> Instructions for the task
In the listing below, find the line containing "obj.matrix_world = world" and the line containing "obj.parent = None". Repeat exactly those two lines and every line between them, nothing more.

start

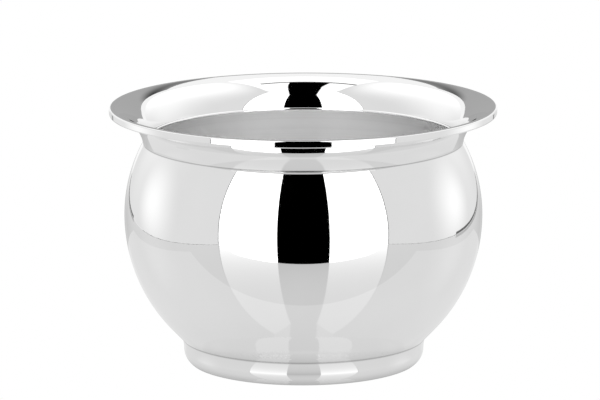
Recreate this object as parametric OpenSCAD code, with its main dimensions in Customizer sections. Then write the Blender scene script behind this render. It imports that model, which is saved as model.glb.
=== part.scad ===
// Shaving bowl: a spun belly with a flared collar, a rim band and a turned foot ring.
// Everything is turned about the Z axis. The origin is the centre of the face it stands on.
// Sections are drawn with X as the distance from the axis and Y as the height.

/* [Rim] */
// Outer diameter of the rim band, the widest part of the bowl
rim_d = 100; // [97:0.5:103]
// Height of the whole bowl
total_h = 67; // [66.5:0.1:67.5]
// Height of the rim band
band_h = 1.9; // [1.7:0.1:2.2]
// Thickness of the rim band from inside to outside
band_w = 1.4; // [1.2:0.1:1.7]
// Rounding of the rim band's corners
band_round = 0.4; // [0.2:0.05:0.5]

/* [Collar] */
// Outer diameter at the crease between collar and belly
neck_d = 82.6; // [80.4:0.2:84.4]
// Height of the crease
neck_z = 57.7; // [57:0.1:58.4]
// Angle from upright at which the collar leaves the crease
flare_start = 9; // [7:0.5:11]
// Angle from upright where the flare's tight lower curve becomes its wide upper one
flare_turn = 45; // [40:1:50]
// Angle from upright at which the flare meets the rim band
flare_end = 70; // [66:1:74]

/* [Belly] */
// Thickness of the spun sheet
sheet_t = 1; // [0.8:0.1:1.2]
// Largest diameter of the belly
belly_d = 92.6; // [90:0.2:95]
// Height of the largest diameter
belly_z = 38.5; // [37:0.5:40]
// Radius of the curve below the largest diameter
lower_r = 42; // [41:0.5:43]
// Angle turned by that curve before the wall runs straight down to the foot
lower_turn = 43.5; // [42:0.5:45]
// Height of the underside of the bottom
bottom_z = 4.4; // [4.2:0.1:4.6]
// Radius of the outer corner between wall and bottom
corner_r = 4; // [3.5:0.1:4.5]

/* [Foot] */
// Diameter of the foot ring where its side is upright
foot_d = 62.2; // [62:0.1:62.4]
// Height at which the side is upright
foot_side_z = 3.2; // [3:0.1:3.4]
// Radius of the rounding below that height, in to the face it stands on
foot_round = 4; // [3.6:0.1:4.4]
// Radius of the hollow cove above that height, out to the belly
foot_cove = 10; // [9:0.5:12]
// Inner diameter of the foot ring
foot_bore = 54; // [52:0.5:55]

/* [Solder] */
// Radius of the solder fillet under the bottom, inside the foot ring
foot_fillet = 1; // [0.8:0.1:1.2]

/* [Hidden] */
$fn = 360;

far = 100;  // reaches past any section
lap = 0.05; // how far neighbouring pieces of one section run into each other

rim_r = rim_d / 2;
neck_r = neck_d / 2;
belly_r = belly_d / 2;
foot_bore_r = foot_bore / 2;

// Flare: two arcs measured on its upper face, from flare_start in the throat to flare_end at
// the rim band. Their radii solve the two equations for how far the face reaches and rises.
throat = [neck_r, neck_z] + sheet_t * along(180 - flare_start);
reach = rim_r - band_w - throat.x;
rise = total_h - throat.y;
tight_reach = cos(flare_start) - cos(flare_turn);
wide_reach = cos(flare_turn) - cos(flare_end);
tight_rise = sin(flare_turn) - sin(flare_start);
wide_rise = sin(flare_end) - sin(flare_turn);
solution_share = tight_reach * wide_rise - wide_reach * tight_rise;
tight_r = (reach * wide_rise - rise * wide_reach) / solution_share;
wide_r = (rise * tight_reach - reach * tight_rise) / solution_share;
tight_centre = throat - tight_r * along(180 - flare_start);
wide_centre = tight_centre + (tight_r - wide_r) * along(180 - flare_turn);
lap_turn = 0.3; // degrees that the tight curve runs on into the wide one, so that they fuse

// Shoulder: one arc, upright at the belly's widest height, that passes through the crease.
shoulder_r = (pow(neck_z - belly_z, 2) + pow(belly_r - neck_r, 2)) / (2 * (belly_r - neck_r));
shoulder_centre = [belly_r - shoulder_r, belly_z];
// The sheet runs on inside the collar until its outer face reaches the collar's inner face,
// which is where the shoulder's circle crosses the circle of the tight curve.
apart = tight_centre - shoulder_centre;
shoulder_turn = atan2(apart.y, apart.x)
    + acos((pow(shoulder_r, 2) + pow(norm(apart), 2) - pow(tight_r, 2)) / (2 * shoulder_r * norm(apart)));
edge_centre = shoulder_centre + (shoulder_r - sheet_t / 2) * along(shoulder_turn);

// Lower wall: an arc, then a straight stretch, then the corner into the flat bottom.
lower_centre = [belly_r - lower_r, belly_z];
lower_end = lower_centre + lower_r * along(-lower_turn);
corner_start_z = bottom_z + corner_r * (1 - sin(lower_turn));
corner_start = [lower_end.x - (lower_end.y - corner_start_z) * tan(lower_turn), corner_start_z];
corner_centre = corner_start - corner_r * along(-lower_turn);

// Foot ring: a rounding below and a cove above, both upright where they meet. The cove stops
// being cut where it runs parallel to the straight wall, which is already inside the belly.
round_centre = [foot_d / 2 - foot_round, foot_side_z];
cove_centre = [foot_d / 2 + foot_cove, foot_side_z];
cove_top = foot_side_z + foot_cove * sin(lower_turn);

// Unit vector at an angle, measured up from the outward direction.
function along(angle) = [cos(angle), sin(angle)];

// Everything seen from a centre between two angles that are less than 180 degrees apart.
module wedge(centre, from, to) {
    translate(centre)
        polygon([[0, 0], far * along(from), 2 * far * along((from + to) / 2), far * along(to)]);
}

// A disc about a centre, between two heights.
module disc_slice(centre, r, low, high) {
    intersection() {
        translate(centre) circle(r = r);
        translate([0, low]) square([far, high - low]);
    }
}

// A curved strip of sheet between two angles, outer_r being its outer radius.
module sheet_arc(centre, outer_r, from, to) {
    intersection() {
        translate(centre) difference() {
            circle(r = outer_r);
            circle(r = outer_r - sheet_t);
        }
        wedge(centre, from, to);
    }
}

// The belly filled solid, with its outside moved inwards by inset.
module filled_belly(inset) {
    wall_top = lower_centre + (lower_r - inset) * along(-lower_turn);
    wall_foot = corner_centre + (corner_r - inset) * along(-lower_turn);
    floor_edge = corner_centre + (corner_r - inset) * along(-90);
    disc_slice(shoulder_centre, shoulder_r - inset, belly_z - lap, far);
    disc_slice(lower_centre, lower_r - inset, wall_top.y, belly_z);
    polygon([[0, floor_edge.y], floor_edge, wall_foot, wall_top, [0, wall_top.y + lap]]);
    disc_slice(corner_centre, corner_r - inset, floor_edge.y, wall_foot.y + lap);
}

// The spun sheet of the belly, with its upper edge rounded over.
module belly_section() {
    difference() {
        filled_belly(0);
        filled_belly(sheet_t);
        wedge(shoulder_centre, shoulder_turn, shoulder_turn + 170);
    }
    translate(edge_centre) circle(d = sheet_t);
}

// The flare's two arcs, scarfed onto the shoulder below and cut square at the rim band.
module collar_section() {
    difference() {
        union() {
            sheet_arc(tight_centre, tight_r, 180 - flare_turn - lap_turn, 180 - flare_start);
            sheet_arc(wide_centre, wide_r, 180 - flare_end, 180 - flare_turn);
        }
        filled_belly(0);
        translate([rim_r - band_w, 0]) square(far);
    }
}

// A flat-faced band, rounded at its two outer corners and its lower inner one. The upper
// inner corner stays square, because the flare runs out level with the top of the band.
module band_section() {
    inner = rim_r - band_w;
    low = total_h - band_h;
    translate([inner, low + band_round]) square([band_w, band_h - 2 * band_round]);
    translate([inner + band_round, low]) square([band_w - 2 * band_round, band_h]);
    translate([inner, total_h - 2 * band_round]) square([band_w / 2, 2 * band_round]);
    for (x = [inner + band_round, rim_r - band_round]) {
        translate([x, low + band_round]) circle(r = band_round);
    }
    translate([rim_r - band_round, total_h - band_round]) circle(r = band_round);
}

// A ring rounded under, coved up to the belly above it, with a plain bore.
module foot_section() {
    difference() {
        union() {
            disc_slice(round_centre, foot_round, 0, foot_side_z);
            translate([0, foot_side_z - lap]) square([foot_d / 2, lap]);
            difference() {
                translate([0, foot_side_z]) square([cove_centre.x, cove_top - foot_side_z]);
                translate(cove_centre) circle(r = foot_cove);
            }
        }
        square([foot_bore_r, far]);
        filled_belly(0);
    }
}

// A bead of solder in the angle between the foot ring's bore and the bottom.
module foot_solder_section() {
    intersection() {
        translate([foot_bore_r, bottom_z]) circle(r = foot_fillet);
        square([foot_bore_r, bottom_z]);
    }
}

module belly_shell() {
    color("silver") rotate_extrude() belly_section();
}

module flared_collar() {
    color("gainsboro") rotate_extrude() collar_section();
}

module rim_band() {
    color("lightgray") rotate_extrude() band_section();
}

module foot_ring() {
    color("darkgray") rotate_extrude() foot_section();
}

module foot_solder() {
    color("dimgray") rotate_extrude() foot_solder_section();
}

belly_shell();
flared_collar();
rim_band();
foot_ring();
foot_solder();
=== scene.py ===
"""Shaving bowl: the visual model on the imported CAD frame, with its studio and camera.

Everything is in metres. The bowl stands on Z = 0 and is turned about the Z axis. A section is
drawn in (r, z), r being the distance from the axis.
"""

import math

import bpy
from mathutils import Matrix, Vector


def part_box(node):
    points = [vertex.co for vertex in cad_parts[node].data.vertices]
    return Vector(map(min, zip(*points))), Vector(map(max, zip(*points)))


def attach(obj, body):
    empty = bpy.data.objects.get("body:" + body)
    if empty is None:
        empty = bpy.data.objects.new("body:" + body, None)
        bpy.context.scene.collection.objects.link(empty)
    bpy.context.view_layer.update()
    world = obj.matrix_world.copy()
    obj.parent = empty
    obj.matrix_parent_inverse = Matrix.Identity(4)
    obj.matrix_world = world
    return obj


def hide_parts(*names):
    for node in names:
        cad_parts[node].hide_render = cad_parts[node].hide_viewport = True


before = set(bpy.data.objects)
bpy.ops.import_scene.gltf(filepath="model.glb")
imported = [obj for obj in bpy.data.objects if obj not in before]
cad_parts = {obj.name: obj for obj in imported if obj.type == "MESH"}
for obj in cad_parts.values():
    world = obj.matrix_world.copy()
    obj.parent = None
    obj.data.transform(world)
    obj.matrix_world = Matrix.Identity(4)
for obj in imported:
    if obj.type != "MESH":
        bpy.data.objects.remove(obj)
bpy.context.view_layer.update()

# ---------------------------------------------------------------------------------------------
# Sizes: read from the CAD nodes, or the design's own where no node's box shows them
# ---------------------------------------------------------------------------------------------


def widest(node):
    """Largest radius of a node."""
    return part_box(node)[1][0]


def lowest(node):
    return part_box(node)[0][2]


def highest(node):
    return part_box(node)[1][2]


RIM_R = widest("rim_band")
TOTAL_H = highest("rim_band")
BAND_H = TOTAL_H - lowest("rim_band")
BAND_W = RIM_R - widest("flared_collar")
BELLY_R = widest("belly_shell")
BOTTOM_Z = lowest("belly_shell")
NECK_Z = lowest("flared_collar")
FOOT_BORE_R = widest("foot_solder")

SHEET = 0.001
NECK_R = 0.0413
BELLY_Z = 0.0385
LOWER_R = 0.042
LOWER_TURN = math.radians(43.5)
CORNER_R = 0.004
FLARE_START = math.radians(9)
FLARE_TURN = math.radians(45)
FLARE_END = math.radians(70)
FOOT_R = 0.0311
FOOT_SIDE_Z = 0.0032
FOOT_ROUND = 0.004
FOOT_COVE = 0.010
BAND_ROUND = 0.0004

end

> Exercise solution
    obj.matrix_world = world
    return obj


def hide_parts(*names):
    for node in names:
        cad_parts[node].hide_render = cad_parts[node].hide_viewport = True


before = set(bpy.data.objects)
bpy.ops.import_scene.gltf(filepath="model.glb")
imported = [obj for obj in bpy.data.objects if obj not in before]
cad_parts = {obj.name: obj for obj in imported if obj.type == "MESH"}
for obj in cad_parts.values():
    world = obj.matrix_world.copy()
    obj.parent = None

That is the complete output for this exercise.